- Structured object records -
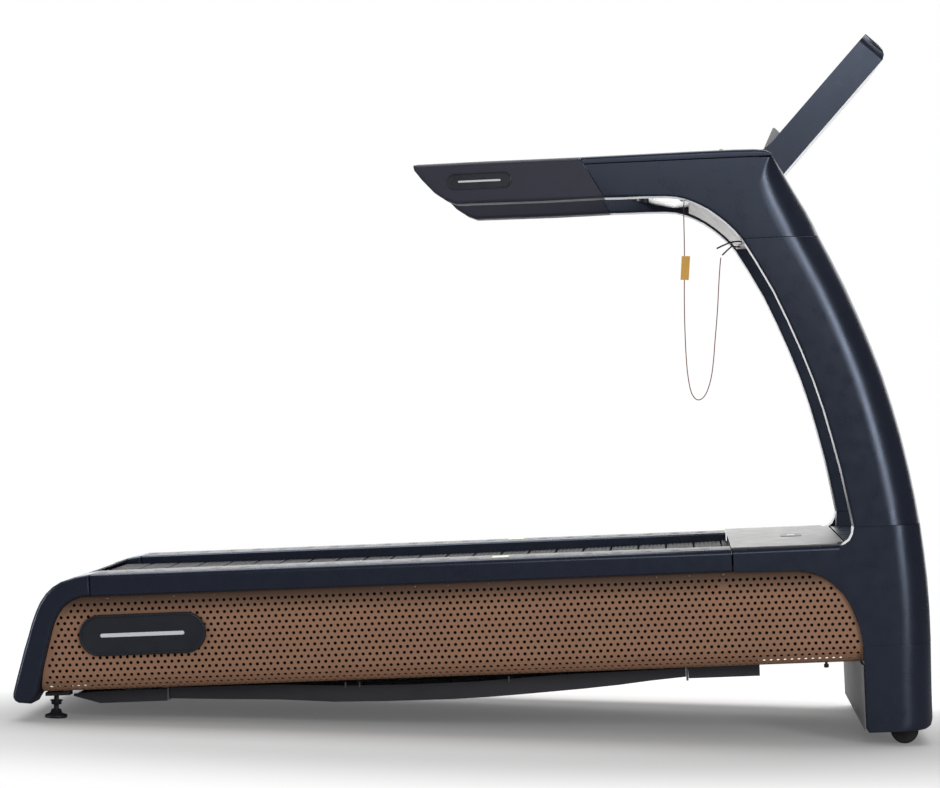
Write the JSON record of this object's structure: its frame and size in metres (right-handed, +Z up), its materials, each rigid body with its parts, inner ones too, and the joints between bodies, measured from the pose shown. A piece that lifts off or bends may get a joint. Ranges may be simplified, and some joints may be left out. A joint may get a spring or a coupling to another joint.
{
  "type": "self-powered slat-belt treadmill",
  "caption": "Self-powered slat-belt treadmill: perforated side panels, swept twin masts and long arms, angled console and clip-on safety lanyard.",
  "frame": {"origin": "centre of the bounding box, on the floor", "axes": "+X forward, the way the runner faces; +Y to the runner's left; +Z up from the floor"},
  "size_m": [2.1262, 0.9252, 1.643],
  "materials": {
    "bearing_steel": "ground",
    "navy_coat": "satin powder coat",
    "grey_tread": "moulded, matte",
    "lime_plastic": "gloss",
    "copper_panel": "perforated, satin metallic coat",
    "badge_plastic": "satin",
    "navy_plastic": "satin",
    "grip_rubber": "soft touch, matte",
    "frame_steel": "satin",
    "slat_rubber": "ribbed, matte",
    "cast_housing": "cast",
    "belt_rubber": "matte",
    "pan_black": "satin",
    "deck_cover": "satin",
    "rear_plate": "satin",
    "bridge_cover": "satin",
    "gloss_black": "gloss",
    "screen_glass": "gloss",
    "shelf_plastic": "satin",
    "red_plastic": "gloss",
    "cord_fabric": "braided",
    "tag_amber": "matte",
    "clip_black": "satin",
    "drum_steel": "turned",
    "rotor_steel": "turned",
    "wheel_rubber": "matte",
    "foot_black": "matte"
  },
  "bodies": {
    "machine": {"main_frame": "frame_steel", "slat_belt": "slat_rubber", "generator_housing": "cast_housing", "drive_belt": "belt_rubber", "rear_cross_cover": "navy_plastic", "belly_pan_rear": "pan_black", "belly_pan_middle": "pan_black", "belly_pan_front": "pan_black", "front_deck_cover": "deck_cover", "front_cross_cover": "navy_plastic", "front_rear_plate": "rear_plate", "console_bridge": "bridge_cover", "tray_under_cover": "gloss_black", "console_shell": "navy_plastic", "console_screen": "screen_glass", "tablet_shelf": "shelf_plastic", "status_lamp": "lime_plastic", "safety_key": "clip_black", "lanyard_cord": "cord_fabric", "lanyard_tag": "tag_amber", "clip_base": "clip_black", "left_bearing_rail": "bearing_steel", "right_bearing_rail": "bearing_steel", "left_rail": "navy_coat", "right_rail": "navy_coat", "left_rail_tread": "grey_tread", "right_rail_tread": "grey_tread", "left_rail_marker": "lime_plastic", "right_rail_marker": "lime_plastic", "left_side_panel": "copper_panel", "right_side_panel": "copper_panel", "left_side_badge": "badge_plastic", "right_side_badge": "badge_plastic", "left_rear_end_cap": "navy_plastic", "right_rear_end_cap": "navy_plastic", "left_base_housing": "navy_plastic", "right_base_housing": "navy_plastic", "left_leg_shroud": "navy_plastic", "right_leg_shroud": "navy_plastic", "left_mast": "navy_plastic", "right_mast": "navy_plastic", "left_elbow": "navy_plastic", "right_elbow": "navy_plastic", "left_arm_top_cap": "navy_plastic", "right_arm_top_cap": "navy_plastic", "left_hand_grip": "grip_rubber", "right_hand_grip": "grip_rubber", "left_arm_badge": "badge_plastic", "right_arm_badge": "badge_plastic"},
    "front_drum_body": {"front_drum": "drum_steel"},
    "rear_drum_body": {"rear_drum": "drum_steel"},
    "generator_body": {"generator_rotor": "rotor_steel"},
    "left_wheel_body": {"left_transport_wheel": "wheel_rubber"},
    "right_wheel_body": {"right_transport_wheel": "wheel_rubber"},
    "left_foot_body": {"left_rear_foot": "foot_black"},
    "right_foot_body": {"right_rear_foot": "foot_black"},
    "stop_button_body": {"stop_button": "red_plastic"},
    "clip_lever_body": {"clip_lever": "clip_black"}
  },
  "joints": [
    {"name": "front_drum_spin", "type": "hinge", "parent": "machine", "child": "front_drum_body", "pos_m": [0.58399, 0, 0.30017], "axis": [0, 1, 0], "continuous": true},
    {"name": "rear_drum_spin", "type": "hinge", "parent": "machine", "child": "rear_drum_body", "pos_m": [-0.88494, 0, 0.20518], "axis": [0, 1, 0], "continuous": true},
    {"name": "generator_spin", "type": "hinge", "parent": "machine", "child": "generator_body", "pos_m": [0.8901, 0, 0.29291], "axis": [0, 1, 0], "continuous": true},
    {"name": "left_wheel_spin", "type": "hinge", "parent": "machine", "child": "left_wheel_body", "pos_m": [0.999, 0.39, 0.032], "axis": [0, 1, 0], "continuous": true},
    {"name": "right_wheel_spin", "type": "hinge", "parent": "machine", "child": "right_wheel_body", "pos_m": [0.999, -0.39, 0.032], "axis": [0, 1, 0], "continuous": true},
    {"name": "left_foot_adjust", "type": "slide", "parent": "machine", "child": "left_foot_body", "axis": [0, 0, 1], "range_m": [-0.01, 0.009]},
    {"name": "right_foot_adjust", "type": "slide", "parent": "machine", "child": "right_foot_body", "axis": [0, 0, 1], "range_m": [-0.01, 0.009]},
    {"name": "stop_button_press", "type": "slide", "parent": "machine", "child": "stop_button_body", "axis": [0.0645, 0, -0.9979], "range_m": [0, 0.004], "stiffness_N_per_m": 900, "springref_m": -0.001},
    {"name": "clip_lever_squeeze", "type": "hinge", "parent": "machine", "child": "clip_lever_body", "pos_m": [0.57469, -0.33, 1.14133], "axis": [0, -1, 0], "range_deg": [0, 6], "stiffness_Nm_per_rad": 0.6, "springref_deg": -8.59}
  ],
  "couplings": [
    {"joint": "rear_drum_spin", "follows": "front_drum_spin", "ratio": 1},
    {"joint": "generator_spin", "follows": "front_drum_spin", "ratio": 2.1875}
  ]
}
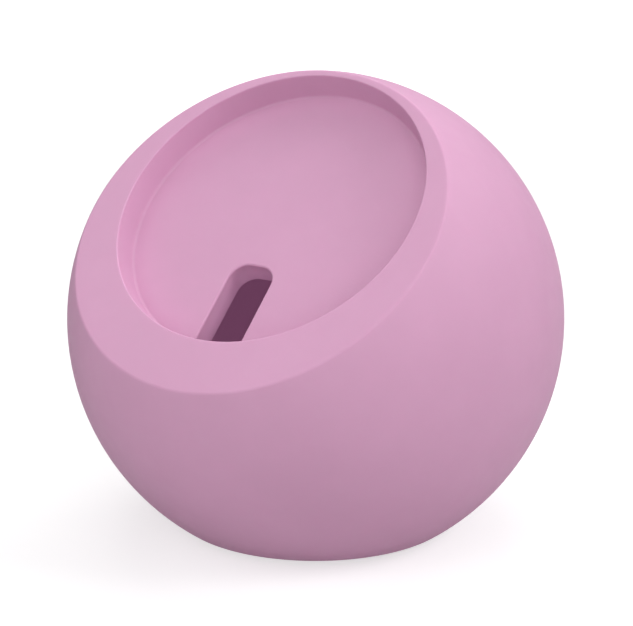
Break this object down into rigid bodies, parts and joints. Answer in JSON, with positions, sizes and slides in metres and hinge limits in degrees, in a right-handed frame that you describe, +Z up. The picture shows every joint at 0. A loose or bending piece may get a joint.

- Stated exercise -
Copy all lines in the listing above where the string "materials" appears.

- Solved problem -
Write the JSON record of this object's structure: its frame and size in metres (right-handed, +Z up), its materials, each rigid body with its parts, inner ones too, and the joints between bodies, measured from the pose shown. A piece that lifts off or bends may get a joint. Ranges may be simplified, and some joints may be left out. A joint may get a spring or a coupling to another joint.
  "materials": {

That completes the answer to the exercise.